Provided records -
========

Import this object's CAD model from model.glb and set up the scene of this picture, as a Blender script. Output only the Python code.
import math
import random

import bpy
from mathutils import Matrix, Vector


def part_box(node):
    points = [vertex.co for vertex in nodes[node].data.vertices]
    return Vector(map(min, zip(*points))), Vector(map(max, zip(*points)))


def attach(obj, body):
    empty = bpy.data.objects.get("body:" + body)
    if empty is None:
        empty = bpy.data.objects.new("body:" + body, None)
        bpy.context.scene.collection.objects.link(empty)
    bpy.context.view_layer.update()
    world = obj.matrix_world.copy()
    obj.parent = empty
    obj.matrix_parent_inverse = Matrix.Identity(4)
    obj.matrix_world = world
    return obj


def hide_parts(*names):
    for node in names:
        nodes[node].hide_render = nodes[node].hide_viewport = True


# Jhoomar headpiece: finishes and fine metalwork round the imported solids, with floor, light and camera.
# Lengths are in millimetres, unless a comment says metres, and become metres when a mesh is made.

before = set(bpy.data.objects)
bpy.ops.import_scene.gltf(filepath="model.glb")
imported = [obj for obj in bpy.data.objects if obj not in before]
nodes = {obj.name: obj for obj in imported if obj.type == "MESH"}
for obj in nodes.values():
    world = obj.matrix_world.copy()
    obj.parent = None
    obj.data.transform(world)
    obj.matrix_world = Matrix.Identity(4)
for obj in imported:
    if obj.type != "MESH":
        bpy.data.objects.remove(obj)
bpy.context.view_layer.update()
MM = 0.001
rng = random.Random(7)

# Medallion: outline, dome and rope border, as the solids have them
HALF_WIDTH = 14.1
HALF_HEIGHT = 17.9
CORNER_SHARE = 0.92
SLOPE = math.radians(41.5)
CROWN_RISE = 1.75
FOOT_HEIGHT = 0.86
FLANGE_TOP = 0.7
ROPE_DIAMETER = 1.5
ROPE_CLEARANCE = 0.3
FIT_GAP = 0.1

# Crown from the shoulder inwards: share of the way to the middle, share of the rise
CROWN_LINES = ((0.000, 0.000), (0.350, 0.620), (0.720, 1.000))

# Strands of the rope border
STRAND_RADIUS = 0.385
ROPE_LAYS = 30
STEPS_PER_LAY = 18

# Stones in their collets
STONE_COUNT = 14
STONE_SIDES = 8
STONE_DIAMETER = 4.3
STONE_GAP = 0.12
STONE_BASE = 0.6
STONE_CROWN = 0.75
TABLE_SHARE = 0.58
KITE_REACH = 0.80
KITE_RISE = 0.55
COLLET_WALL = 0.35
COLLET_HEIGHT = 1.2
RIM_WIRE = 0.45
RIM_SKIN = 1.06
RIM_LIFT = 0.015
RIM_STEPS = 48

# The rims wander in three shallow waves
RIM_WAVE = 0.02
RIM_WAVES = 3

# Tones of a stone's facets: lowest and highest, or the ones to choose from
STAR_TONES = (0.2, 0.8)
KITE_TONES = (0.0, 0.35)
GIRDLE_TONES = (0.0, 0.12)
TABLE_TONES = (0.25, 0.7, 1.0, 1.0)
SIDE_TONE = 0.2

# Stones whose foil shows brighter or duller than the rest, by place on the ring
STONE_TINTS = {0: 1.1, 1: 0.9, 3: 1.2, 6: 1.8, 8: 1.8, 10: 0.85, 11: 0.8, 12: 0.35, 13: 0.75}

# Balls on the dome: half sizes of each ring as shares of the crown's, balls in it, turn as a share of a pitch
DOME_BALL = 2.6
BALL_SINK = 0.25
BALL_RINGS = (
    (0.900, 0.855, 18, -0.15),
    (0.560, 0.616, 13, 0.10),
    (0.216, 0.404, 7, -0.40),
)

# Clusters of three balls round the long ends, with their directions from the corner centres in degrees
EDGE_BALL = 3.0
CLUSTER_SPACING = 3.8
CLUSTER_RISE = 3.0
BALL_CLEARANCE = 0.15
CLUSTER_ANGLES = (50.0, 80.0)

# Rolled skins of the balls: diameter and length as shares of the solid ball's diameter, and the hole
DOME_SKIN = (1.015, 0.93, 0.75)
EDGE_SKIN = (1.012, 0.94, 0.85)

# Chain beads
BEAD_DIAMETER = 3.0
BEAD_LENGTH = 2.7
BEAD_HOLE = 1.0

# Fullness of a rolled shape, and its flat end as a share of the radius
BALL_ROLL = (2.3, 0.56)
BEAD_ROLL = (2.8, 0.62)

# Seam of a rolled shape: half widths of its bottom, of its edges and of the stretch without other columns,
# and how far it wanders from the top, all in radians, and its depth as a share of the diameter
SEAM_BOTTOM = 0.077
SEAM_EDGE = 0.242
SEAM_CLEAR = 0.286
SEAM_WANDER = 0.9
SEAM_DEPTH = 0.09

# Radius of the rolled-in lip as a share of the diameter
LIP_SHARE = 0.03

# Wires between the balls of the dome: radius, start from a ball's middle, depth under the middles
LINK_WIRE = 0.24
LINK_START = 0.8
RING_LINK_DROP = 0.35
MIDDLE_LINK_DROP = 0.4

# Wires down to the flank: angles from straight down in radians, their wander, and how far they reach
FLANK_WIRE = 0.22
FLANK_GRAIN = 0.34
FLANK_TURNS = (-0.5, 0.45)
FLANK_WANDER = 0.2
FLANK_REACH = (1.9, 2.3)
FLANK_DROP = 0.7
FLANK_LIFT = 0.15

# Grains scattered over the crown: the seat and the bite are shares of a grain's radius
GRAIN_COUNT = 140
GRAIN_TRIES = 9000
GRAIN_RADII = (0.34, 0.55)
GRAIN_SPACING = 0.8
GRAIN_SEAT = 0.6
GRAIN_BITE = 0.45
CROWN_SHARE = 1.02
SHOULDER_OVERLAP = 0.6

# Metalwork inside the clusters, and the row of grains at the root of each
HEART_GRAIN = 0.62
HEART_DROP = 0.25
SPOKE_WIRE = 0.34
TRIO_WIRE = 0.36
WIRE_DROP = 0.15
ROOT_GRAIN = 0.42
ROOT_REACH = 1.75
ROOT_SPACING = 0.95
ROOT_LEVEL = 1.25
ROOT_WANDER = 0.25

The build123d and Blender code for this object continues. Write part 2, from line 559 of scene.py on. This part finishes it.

========

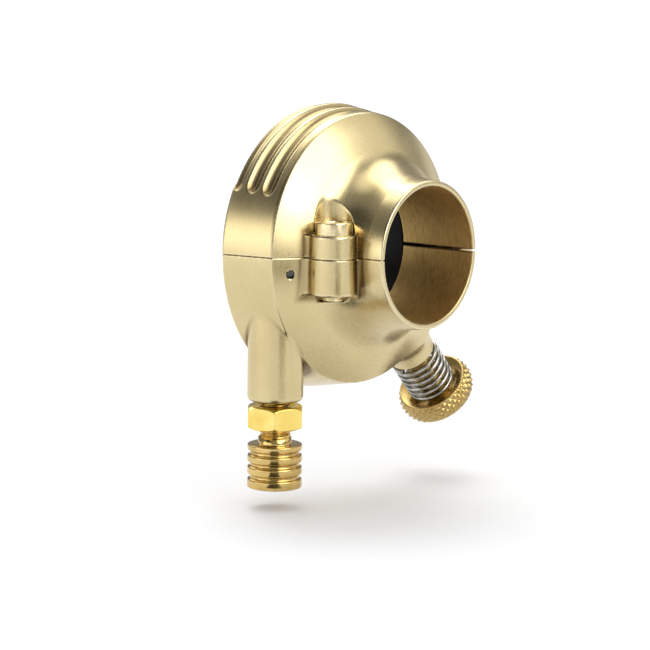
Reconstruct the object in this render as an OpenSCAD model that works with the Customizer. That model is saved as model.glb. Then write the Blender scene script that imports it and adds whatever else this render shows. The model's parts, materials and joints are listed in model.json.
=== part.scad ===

========

Request - Pick out every line above that holds the word "body" and copy it.

Reply to the task -
def attach(obj, body):
    empty = bpy.data.objects.get("body:" + body)
        empty = bpy.data.objects.new("body:" + body, None)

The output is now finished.